We are sympathetic to Nanette’s plight; by our decision, we do not disparage or diminish the genuine bond she appears to have had with both her stepfather, Quinto Jr., and her stepgrandmother, Amelia. However, in probate law, there is a compelling need for consistent, bright-line rules. Individuals are faced with the difficult task of conveying their wishes in a manner that ensures that those wishes will be honored when they die and can no longer speak. Courts are faced with the difficult task of effectuating those wishes without benefit of the decedents’ testimony. If predictable default rules are enforced, a potential testator can decide whether she needs a will to express any different intentions she may have and what provisions she must include; if predictable default rules are enforced, a court ran rely on the *7decedent’s actions or failure to act in determining how to enforce correctly her wishes. Section 6454 and the doctrine of equitable adoption, by their own terms, do not apply here to grant Nanette a right of inheritance. The law provides stepparents a means to legalize their bonds by adopting their stepchildren once they reach the age of majority, if not sooner. The law further provides stepgrandparents a means to ensure that their stepgrandchildren inherit by making specific bequests. Neither action was taken here. By her own admission, Nanette has shared fully in Quinto Jr.’s estate. We are without authority to grant her a share of Amelia’s estate.
Disposition
The order denying Nanette Ann Furia Cameron’s heirship petition is affirmed.

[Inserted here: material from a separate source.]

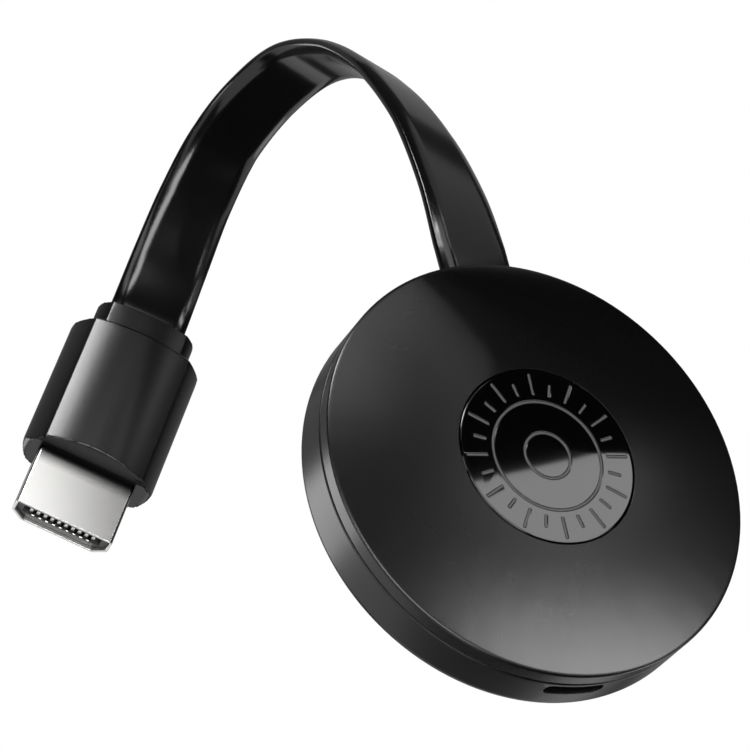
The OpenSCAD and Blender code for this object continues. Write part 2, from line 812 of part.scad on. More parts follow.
module plug_body() {
    color([0.09, 0.09, 0.1]) place_plug() difference() {
        intersection() {
            linear_extrude(plug_l) crowned_rectangle(plug_w, plug_t, plug_round, plug_crown);
            flat_on(plug_t) rounded_rectangle(plug_w, 2 * plug_l, shoulder_round);
            flat_on(plug_t) translate([0, plug_l]) rounded_rectangle(plug_w, 2 * plug_l, front_corner_r);
            rotate([0, 0, 90]) flat_on(plug_w) sloped_front();
        }
        translate([0, 0, -over]) linear_extrude(shell_in + over + fit_gap) shell_outline(-shell_fit);
        translate([0, 0, shell_in]) rounded_block(mould_w + 2 * fit_gap, mould_t + 2 * fit_gap,
            plug_l - mould_wall - shell_in + fit_gap, mould_round);
        plug_wire_row(plug_wire_r + fit_gap, plug_l);
    }
}

// Row of conductors between the contacts and the cable
module plug_wire_row(r, l) {
    pitch = cable_w / (plug_wire_count + 1);
    for (i = [0:plug_wire_count - 1])
        translate([(i - (plug_wire_count - 1) / 2) * pitch, 0, shell_in + fit_gap]) cylinder(h = l, r = r);
}

module plug_inner_mould() {
    color([0.8, 0.8, 0.76]) place_plug() difference() {
        translate([0, 0, shell_in + fit_gap])
            rounded_block(mould_w, mould_t, plug_l - mould_wall - shell_in - fit_gap, mould_round);
        plug_wire_row(plug_wire_r + fit_gap, plug_l);
        contact_row(upper_count, -1, fit_gap);
        contact_row(lower_count, 1, fit_gap);
    }
}

module plug_wires() {
    color([0.8, 0.5, 0.25]) place_plug() plug_wire_row(plug_wire_r, plug_l - shell_in - fit_gap);
}

// Outline of the shell, drawn in by inset: wide side towards -y, bevelled corners at +y
module shell_outline(inset) {
    w = shell_w - 2 * inset;
    h = shell_h - 2 * inset;
    b = shell_bevel;
    rounded_outline([
        [-w / 2, -h / 2], [w / 2, -h / 2], [w / 2, h / 2 - b],
        [w / 2 - b, h / 2], [-w / 2 + b, h / 2], [-w / 2, h / 2 - b]
    ], max(shell_corner_r - inset, shell_corner_r / 4));
}

module plug_shell() {
    color([0.85, 0.85, 0.87]) place_plug() difference() {
        translate([0, 0, -shell_out]) linear_extrude(shell_out + shell_in) shell_outline(0);
        translate([0, 0, -shell_out - over]) linear_extrude(shell_out + shell_in + 2 * over)
            shell_outline(shell_t);
    }
}

function insulator_front() = -shell_out + insulator_back;

// Row of contacts against one side of the insulator's slot, each grown by extra
module contact_row(count, side, extra) {
    w = contact_w + 2 * extra;
    t = contact_t + extra;
    l = insulator_l - contact_tip + contact_root + 2 * extra;
    low = side * (slot_h + t) / 2 - t / 2;
    start = insulator_front() + contact_tip - extra;
    for (i = [0:count - 1])
        translate([(i - (count - 1) / 2) * contact_pitch - w / 2, low, start])
            cube([w, t, l]);
}

module plug_insulator() {
    color([0.04, 0.04, 0.04]) place_plug() difference() {
        translate([0, 0, insulator_front()]) linear_extrude(insulator_l)
            shell_outline(shell_t + shell_fit);
        translate([-slot_w / 2, -slot_h / 2, insulator_front() - over])
            cube([slot_w, slot_h, slot_l + over]);
        contact_row(upper_count, -1, fit_gap);
        contact_row(lower_count, 1, fit_gap);
    }
}

module contacts_upper() {
    color([0.85, 0.85, 0.87]) place_plug() contact_row(upper_count, -1, 0);
}

module contacts_lower() {
    color([0.85, 0.85, 0.87]) place_plug() contact_row(lower_count, 1, 0);
}

rear_cover();
front_cover();
face_inlay();
inlay_tape();
circuit_board();
board_screws();
processor();
thermal_pad();
heat_spreader();
memory_chips();
storage_chip();
wireless_module();
antenna();
power_parts();
small_parts();
usb_socket_shell();
usb_socket_tongue();
usb_contacts();
tact_switch();
switch_plunger();
reset_button();
cable_anchor();
cable_wires();
flat_cable();
plug_collar();
plug_body();
plug_inner_mould();
plug_wires();
plug_shell();
plug_insulator();
contacts_upper();
contacts_lower();
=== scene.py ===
# %% [markdown]
# # Media dongle
# A round media dongle: a satin black disc, a flat glossy cable that bends back
# on itself, and a moulded video plug with its nickel shell.
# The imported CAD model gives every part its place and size, in metres. This
# lesson dresses it: it builds finer pieces where the CAD mesh is too plain, and
# gives every part a finish.

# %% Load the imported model
import math

import bmesh
import bpy
from mathutils import Matrix, Vector


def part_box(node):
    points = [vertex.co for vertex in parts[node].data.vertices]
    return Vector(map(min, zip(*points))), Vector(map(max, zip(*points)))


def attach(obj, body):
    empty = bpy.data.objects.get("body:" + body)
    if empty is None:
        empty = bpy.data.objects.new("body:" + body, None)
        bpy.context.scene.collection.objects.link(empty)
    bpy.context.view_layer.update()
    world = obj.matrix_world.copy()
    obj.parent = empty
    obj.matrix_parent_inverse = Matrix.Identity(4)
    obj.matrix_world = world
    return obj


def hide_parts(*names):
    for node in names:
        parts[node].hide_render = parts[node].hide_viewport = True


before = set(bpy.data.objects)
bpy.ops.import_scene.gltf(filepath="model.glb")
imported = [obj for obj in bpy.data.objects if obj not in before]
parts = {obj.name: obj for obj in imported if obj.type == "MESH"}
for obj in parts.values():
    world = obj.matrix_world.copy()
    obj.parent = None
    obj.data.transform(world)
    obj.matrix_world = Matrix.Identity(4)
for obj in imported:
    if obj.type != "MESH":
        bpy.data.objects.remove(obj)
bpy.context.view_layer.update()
print("parts:", len(parts))

# %% [markdown]
# ## Millimetres
# The sizes of such a small thing read best in millimetres, while Blender and
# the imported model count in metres. The scene's unit could be changed, but then
# the model would have to be scaled too. One factor and one short function leave
# the model alone and keep the numbers plain.

# %% Millimetres
MM = 0.001


def mm(x, y, z):
    return Vector((x, y, z)) * MM


print("one millimetre in metres:", MM)

# %% [markdown]
# ## Camera
# The camera comes first, because the cable and the light are set by what it
# sees. The picture was taken with a long lens from the left and from below, so
# the disc's face is foreshortened and its rim shows underneath. The camera could
# be aimed with a constraint. Here a matrix holds its three directions, right, up
# and back, because that also fixes the small roll that the picture has.

# %% Camera
PICTURE_PIXELS = 750
SENSOR_WIDTH = 36.0
FOCAL_PIXELS = 3215.6
CAMERA_PLACE = (-158.0, -361.2, -180.8)
CAMERA_BACK = Vector((-0.4462, -0.7857, -0.4284)).normalized()
CAMERA_UP = Vector((-0.0242, -0.4680, 0.8834))
camera_data = bpy.data.cameras.new("long_lens")
camera_data.sensor_width = SENSOR_WIDTH
camera_data.lens = FOCAL_PIXELS / PICTURE_PIXELS * SENSOR_WIDTH
camera = bpy.data.objects.new("camera", camera_data)
bpy.context.scene.collection.objects.link(camera)
bpy.context.scene.camera = camera
camera_right = CAMERA_UP.cross(CAMERA_BACK).normalized()
camera_up = CAMERA_BACK.cross(camera_right)
for row in range(3):
    camera.matrix_world[row][0] = camera_right[row]
    camera.matrix_world[row][1] = camera_up[row]
    camera.matrix_world[row][2] = CAMERA_BACK[row]
camera.location = mm(*CAMERA_PLACE)
print("lens:", round(camera_data.lens, 1), "mm")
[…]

Jones, P. J., and Simons, J., concurred.
First names are used for clarity. No disrespect to the persons named is intended.
All statutory references are to the Probate Code unless otherwise indicated.
Although the trial court made no factual findings, the evidence submitted to the trial court clearly supported the notion that Nanette was Quinto Jr.’s equitably adopted child.